More like how much she wanted her own pawns for hew own needs. Don’t forget she blackmailed the blood elves to send their forces to Northrend.

I don’t know. I got my wish awhile back in wanting the Alliance to have a bigger role in both Amirdrassil’s defense and the reclaimation of Gilneas. I got my wish and proved certain detractors wrong.

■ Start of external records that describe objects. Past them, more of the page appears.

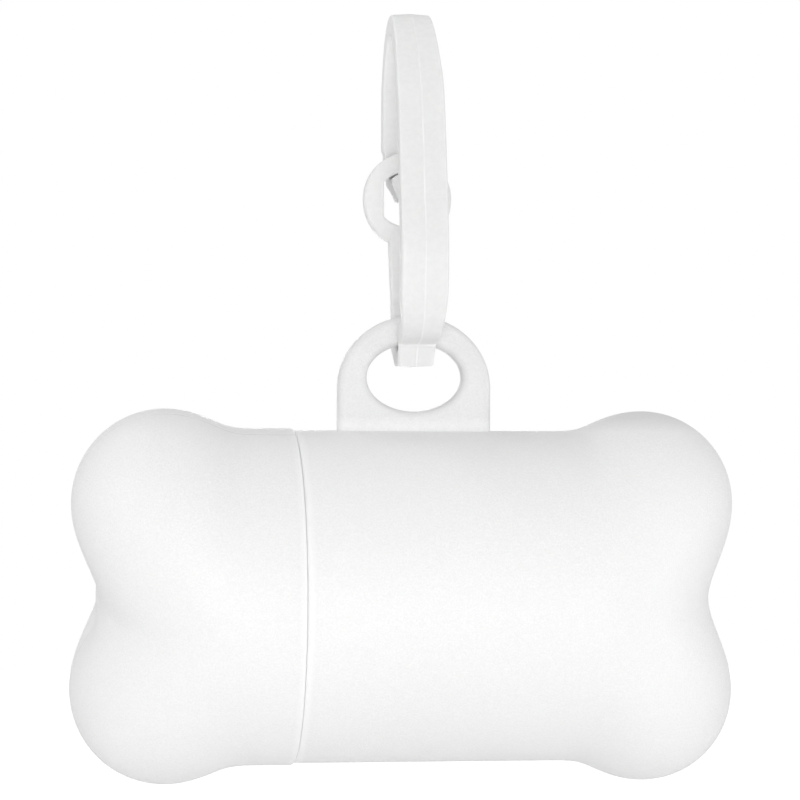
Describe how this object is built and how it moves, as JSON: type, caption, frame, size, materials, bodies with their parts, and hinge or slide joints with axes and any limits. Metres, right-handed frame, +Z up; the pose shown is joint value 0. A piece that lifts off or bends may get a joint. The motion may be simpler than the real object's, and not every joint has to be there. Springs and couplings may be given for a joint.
{
  "type": "dog poop bag dispenser",
  "caption": "Bone-shaped bag dispenser: a screw-apart plastic case with a roll of bags inside, hung by its eyelet tab from a plastic snap clip.",
  "frame": {"origin": "inside top of the clip's loop, where a leash carries the dispenser", "axes": "+Z up, along the hanging clip; X along the bone with the screw cap at -X; +Y to the back, where the bag slot is"},
  "size_m": [0.0802, 0.0404, 0.0934],
  "materials": {
    "case": "fine spark-eroded matte",
    "clip": "satin, slightly translucent",
    "core": "spiral-wound paperboard",
    "film": "thin wrinkled film"
  },
  "bodies": {
    "clip": {"clip_spine": "clip"},
    "latch": {"clip_latch": "clip"},
    "case": {"case_body": "case"},
    "core": {"roll_core": "core"},
    "cap": {"screw_cap": "case"},
    "film": {"bag_roll": "film"}
  },
  "joints": [
    {"name": "case_swing", "type": "hinge", "parent": "clip", "child": "case", "pos_m": [0, -0.0054, -0.036], "axis": [1, 0, 0], "range_deg": [-80, 80]},
    {"name": "latch_flex", "type": "hinge", "parent": "clip", "child": "latch", "pos_m": [0, -0.0007, -0.0314], "axis": [1, 0, 0], "range_deg": [0, 15], "stiffness_Nm_per_rad": 0.02},
    {"name": "cap_travel", "type": "slide", "parent": "case", "child": "core", "axis": [-1, 0, 0], "range_m": [0, 0.008]},
    {"name": "cap_turn", "type": "hinge", "parent": "core", "child": "cap", "pos_m": [-0.0008, -0.0054, -0.0682], "axis": [-1, 0, 0], "range_deg": [0, 180]},
    {"name": "roll_spin", "type": "hinge", "parent": "core", "child": "film", "pos_m": [-0.0008, -0.0054, -0.0682], "axis": [-1, 0, 0], "continuous": true}
  ],
  "couplings": [
    {"joint": "cap_travel", "follows": "cap_turn", "m_per_rad": 0.002546}
  ]
}
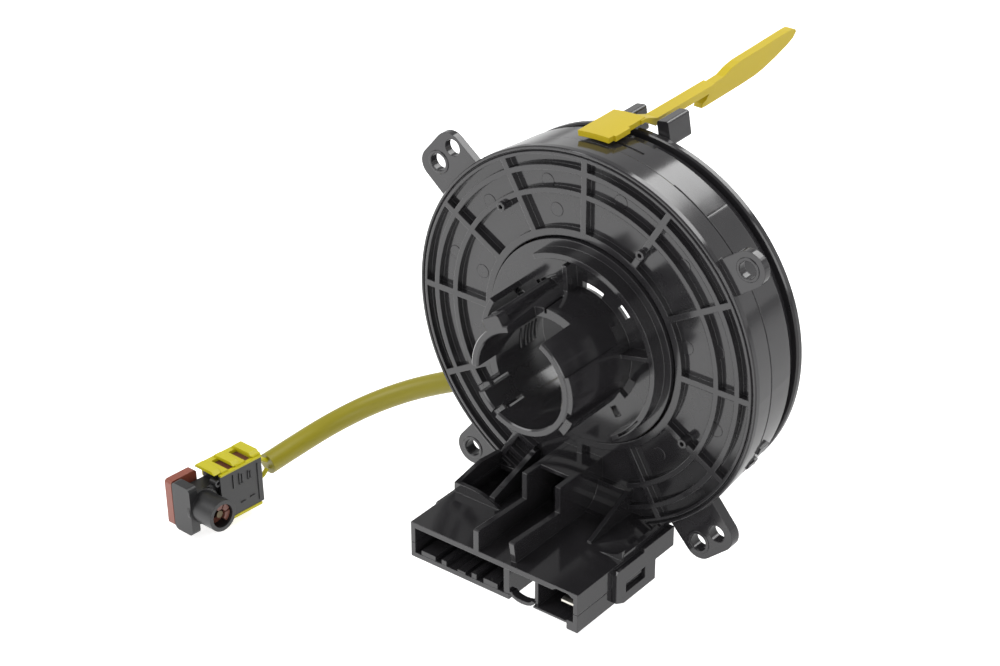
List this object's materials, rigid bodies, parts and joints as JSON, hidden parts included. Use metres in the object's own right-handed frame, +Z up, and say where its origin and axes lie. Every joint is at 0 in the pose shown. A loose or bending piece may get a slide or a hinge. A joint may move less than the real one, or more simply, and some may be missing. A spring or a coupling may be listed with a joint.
{
  "type": "steering clock spring",
  "caption": "Rotary electrical coupling for a steering column: ribbed round housing with slotted hub sleeve, plug block, fixing lugs, squib lead and yellow transport lock tab.",
  "frame": {"origin": "on the column axis, in the plane of the ribbed cover face", "axes": "+Y along the column axis towards the steering wheel, +Z up towards the lock tab, +X to the right seen from the column"},
  "size_m": [0.1929, 0.1649, 0.1569],
  "materials": {
    "housing_plastic": "satin black moulding",
    "tinned_contact": "tinned",
    "brass_contact": "plain",
    "ribbon_film": "film",
    "slip_film": "film",
    "yellow_sheath": "satin",
    "yellow_wire": "satin",
    "yellow_plastic": "satin",
    "plug_plastic": "satin dark grey",
    "brown_plastic": "satin",
    "orange_plastic": "satin"
  },
  "bodies": {
    "stator": {"column_cover": "housing_plastic", "outer_case": "housing_plastic", "connector_base": "housing_plastic", "left_terminals": "tinned_contact", "right_terminals": "tinned_contact", "blade_contact": "tinned_contact", "stator_lead_frame": "housing_plastic", "outer_joint_block": "housing_plastic", "flat_cable": "ribbon_film", "front_slip_sheet": "slip_film"},
    "rotor": {"hub_sleeve": "housing_plastic", "rotor_disc": "housing_plastic", "rear_slip_sheet": "slip_film", "inner_joint_block": "housing_plastic", "wheel_socket": "housing_plastic", "wheel_terminals": "tinned_contact", "rotor_lead_frame": "housing_plastic", "lead_exit": "housing_plastic", "lead_sheath": "yellow_sheath", "lead_wires": "yellow_wire", "squib_body": "plug_plastic", "squib_clip": "yellow_plastic", "squib_insert": "brown_plastic", "squib_contacts": "brass_contact"},
    "lock_tab": {"lock_tab": "yellow_plastic"},
    "squib_lock": {"squib_lock": "orange_plastic"}
  },
  "joints": [
    {"name": "rotor_turn", "type": "hinge", "parent": "stator", "child": "rotor", "pos_m": [0, 0, 0], "axis": [0, 1, 0], "range_deg": [-900, 900]},
    {"name": "lock_tab_pull", "type": "slide", "parent": "rotor", "child": "lock_tab", "axis": [0, 1, 0], "range_m": [0, 0.03]},
    {"name": "squib_lock_slide", "type": "slide", "parent": "rotor", "child": "squib_lock", "axis": [-0.9942, 0.0953, -0.0488], "range_m": [0, 0.0025]}
  ]
}
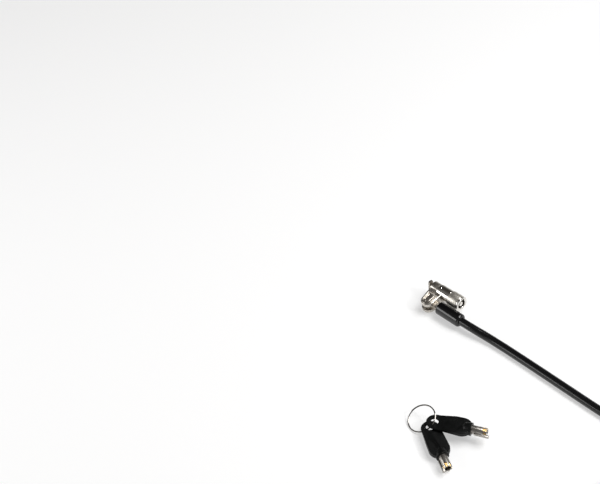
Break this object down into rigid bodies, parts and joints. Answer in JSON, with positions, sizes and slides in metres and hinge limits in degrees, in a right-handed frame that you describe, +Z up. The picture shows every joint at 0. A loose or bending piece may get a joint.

So who knows, third time might be the charm.

Regardless, as of right now you cannot say 100% these emissaries were killed by the Alliance.

Plus, if I’m being cynical, a certain amount of …

  1. “But I want YOU to play the evil side so I can have the fun of feeling righteous in PVP/HvA and also throw it in your face on the forums any time we’re on opposite sides of an argument.”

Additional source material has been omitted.